In the winter of 1678, the Paris police received a tip that a plot was afoot to poison Louis XIV of France. Their investigation, which continued for the next three years, uncovered the presence of a criminal magical underworld flourishing in the very heart of the capital. Sorceresses, magicians, and renegade priests, among others, were conducting a lively business in spells, magical ceremonies, and a variety of poisons. While the poisons (the most potent were composed of arsenic and powdered toad) gave the Affair of the Poisons its name, the clients of the criminal magical underworld lent the affair its notoriety. Among the 400 people accused were a score of high-ranking courtiers and even the king’s official mistress, the marquise de Montespan.
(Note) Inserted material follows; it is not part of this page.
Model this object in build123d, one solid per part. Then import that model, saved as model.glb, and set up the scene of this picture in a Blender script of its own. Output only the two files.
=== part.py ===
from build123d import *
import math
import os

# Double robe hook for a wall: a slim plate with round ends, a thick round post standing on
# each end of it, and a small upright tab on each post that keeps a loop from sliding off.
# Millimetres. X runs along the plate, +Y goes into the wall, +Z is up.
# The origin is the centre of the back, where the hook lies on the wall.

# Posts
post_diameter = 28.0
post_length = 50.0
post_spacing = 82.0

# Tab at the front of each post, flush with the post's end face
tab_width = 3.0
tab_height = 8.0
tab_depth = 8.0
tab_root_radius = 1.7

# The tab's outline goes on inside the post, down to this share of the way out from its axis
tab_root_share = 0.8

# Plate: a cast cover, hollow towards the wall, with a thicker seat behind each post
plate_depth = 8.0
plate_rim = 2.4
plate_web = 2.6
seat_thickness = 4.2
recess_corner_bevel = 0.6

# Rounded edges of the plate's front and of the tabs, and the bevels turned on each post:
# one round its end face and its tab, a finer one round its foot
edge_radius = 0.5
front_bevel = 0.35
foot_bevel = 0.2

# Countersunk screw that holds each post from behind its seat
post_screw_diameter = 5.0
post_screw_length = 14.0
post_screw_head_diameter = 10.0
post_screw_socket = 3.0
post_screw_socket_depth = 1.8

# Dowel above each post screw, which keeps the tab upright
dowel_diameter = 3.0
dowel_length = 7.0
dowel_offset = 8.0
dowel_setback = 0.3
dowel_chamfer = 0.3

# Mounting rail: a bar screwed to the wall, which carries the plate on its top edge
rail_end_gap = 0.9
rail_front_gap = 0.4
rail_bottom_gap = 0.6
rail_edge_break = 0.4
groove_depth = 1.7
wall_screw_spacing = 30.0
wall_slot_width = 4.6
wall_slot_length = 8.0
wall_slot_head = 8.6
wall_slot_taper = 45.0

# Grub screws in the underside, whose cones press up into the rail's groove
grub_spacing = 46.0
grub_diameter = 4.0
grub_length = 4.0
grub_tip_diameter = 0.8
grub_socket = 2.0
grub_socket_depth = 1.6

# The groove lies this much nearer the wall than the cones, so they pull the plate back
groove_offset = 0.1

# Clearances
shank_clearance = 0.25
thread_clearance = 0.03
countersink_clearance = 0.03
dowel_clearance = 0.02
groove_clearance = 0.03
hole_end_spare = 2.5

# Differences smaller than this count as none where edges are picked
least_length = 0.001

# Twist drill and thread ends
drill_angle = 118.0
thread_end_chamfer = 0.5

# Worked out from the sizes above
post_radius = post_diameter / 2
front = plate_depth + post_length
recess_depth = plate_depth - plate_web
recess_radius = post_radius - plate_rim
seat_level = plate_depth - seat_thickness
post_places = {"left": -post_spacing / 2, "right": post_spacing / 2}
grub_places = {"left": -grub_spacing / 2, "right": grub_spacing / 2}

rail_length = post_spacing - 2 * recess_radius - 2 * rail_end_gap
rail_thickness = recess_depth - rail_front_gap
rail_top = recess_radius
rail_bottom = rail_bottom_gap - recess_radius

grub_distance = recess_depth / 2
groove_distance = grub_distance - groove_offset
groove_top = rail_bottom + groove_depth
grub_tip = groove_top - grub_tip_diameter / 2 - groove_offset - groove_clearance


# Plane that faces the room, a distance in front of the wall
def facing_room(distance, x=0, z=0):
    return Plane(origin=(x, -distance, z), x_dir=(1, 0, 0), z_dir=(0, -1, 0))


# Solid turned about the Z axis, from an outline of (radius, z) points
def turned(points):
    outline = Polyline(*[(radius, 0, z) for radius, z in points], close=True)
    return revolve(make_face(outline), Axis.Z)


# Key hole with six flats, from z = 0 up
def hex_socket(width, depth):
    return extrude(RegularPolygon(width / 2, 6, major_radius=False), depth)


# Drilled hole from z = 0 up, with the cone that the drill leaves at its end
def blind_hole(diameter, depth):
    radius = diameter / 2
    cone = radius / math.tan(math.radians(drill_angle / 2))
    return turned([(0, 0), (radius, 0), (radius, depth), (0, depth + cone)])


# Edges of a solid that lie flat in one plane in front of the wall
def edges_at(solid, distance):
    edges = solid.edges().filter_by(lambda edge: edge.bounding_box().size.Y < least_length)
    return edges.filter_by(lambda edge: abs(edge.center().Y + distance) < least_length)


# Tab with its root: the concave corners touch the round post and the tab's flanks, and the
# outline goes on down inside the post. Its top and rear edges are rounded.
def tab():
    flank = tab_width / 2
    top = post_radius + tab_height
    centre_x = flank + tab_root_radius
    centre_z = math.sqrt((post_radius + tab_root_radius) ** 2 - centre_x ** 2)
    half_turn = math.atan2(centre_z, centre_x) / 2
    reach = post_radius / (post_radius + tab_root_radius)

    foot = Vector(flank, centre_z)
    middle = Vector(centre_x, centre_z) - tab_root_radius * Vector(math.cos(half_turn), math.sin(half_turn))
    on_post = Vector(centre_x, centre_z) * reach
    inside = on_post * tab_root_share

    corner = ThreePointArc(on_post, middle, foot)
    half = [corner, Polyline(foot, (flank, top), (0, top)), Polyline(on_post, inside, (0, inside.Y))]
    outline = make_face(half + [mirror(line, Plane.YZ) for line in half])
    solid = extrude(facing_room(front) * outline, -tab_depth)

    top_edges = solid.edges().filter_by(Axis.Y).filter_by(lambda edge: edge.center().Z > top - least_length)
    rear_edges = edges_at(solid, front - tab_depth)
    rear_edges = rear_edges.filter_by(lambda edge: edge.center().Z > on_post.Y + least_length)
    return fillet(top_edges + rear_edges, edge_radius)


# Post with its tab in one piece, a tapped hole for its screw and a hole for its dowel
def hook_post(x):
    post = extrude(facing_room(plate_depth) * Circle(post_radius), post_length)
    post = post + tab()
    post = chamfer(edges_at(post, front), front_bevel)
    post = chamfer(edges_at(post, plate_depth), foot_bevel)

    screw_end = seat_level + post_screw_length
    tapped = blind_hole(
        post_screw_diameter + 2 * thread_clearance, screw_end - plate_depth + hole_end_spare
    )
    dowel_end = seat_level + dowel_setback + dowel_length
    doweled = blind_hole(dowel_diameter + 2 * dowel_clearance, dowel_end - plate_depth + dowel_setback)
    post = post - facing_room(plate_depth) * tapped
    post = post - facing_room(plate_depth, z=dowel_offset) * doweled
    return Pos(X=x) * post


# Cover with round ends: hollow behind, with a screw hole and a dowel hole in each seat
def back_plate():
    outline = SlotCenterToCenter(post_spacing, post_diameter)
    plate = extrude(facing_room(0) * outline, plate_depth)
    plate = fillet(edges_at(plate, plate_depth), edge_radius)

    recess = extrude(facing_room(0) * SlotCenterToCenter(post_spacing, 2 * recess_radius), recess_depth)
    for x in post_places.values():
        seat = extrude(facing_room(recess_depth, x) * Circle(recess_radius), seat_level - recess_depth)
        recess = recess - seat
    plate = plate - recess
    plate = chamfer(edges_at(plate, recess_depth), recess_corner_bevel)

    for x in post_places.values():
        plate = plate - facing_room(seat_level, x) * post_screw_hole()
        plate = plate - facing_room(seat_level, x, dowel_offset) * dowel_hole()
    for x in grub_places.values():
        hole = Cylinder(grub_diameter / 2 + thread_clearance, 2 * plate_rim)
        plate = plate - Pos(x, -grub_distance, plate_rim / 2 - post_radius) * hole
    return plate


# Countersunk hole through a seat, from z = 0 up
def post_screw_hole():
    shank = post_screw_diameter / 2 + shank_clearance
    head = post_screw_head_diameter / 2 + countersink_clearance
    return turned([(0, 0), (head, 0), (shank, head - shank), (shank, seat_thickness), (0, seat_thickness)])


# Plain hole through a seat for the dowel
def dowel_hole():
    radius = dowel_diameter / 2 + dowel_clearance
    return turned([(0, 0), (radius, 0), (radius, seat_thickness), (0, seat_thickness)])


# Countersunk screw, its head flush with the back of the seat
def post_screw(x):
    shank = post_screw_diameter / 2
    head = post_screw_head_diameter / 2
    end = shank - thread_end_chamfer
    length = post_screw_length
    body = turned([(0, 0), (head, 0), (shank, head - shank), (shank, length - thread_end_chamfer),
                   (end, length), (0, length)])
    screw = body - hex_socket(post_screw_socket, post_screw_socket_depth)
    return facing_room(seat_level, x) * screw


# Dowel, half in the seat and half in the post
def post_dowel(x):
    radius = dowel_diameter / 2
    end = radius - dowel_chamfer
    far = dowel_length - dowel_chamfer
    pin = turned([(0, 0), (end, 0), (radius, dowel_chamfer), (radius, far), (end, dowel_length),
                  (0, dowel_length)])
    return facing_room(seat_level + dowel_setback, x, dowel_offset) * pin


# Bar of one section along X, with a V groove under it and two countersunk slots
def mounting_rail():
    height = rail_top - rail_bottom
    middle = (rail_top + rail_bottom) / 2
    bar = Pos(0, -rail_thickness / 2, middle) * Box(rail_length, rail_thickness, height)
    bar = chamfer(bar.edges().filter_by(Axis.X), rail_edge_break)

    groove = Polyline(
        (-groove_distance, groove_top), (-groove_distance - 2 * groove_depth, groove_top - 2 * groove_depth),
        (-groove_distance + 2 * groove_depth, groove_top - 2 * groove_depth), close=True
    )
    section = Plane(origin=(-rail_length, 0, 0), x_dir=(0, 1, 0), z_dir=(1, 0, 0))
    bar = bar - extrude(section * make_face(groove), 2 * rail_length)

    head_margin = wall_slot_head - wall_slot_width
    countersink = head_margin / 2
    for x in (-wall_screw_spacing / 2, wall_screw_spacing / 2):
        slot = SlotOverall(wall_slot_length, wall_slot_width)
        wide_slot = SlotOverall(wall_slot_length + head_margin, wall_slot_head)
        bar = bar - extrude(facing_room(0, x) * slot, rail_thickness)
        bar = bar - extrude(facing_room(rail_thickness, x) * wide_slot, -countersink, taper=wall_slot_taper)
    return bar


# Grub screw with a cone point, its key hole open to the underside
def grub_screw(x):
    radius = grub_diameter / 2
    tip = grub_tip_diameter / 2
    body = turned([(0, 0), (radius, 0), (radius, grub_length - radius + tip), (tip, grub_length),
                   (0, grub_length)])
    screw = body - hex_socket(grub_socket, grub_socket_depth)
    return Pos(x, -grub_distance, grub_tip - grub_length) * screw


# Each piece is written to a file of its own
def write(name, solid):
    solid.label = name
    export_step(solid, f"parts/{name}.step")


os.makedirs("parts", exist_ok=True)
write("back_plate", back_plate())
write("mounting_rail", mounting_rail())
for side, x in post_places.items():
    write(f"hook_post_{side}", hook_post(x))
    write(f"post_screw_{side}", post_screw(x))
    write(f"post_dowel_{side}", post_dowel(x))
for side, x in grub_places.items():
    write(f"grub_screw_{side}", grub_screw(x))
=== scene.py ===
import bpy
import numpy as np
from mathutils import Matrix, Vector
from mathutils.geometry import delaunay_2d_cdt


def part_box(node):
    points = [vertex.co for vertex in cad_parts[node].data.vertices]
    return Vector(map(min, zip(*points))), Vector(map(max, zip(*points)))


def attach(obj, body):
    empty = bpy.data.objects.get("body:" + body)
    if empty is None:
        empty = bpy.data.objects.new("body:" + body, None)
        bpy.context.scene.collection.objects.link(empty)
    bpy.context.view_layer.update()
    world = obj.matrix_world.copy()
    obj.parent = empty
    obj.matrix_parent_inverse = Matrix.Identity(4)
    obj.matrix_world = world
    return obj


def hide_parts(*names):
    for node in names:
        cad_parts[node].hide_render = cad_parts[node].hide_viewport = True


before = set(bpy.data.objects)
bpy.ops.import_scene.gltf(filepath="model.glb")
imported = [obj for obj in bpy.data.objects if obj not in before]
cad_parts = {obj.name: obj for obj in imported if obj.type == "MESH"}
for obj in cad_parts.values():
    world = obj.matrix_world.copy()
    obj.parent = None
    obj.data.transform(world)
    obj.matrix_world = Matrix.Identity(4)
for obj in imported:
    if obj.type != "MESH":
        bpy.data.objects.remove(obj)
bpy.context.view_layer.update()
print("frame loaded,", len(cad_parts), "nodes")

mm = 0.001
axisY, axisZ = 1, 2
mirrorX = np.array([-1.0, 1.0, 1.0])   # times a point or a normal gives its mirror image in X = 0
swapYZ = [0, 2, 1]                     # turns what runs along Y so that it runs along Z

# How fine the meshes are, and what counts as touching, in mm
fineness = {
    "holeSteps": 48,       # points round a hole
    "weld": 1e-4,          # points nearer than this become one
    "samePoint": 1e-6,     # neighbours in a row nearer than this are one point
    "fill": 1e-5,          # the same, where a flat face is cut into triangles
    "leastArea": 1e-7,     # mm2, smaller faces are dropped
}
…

Madame de Montespan was eventually cleared of the suspicion that she had tried to poison the Sun King, but considerable evidence suggested that she had purchased love potions from a notorious sorceress named La Voisin. Several denizens of the magical underworld also claimed that Mme de Montespan had commissioned a series of amatory masses intended to insure that the affections of the king remained hers forever. An amatory mass, celebrated over the body of a naked woman, allegedly lured forth demons with the sacrifice of an infant for the purpose of establishing control over another’s heart, mind and will.
In 1682, Louis XIV cut short the investigation into the Affair of the Poisons, despite the fact that nearly sixty suspects still languished in prison awaiting trial. The Sun King evidently considered their potential testimony regarding his mistress’s patronage of the sorceress La Voisin too incendiary to be heard. These unfortunates were instead chained in solitary confinement for the rest of their lives and forbidden to speak even to their jailors.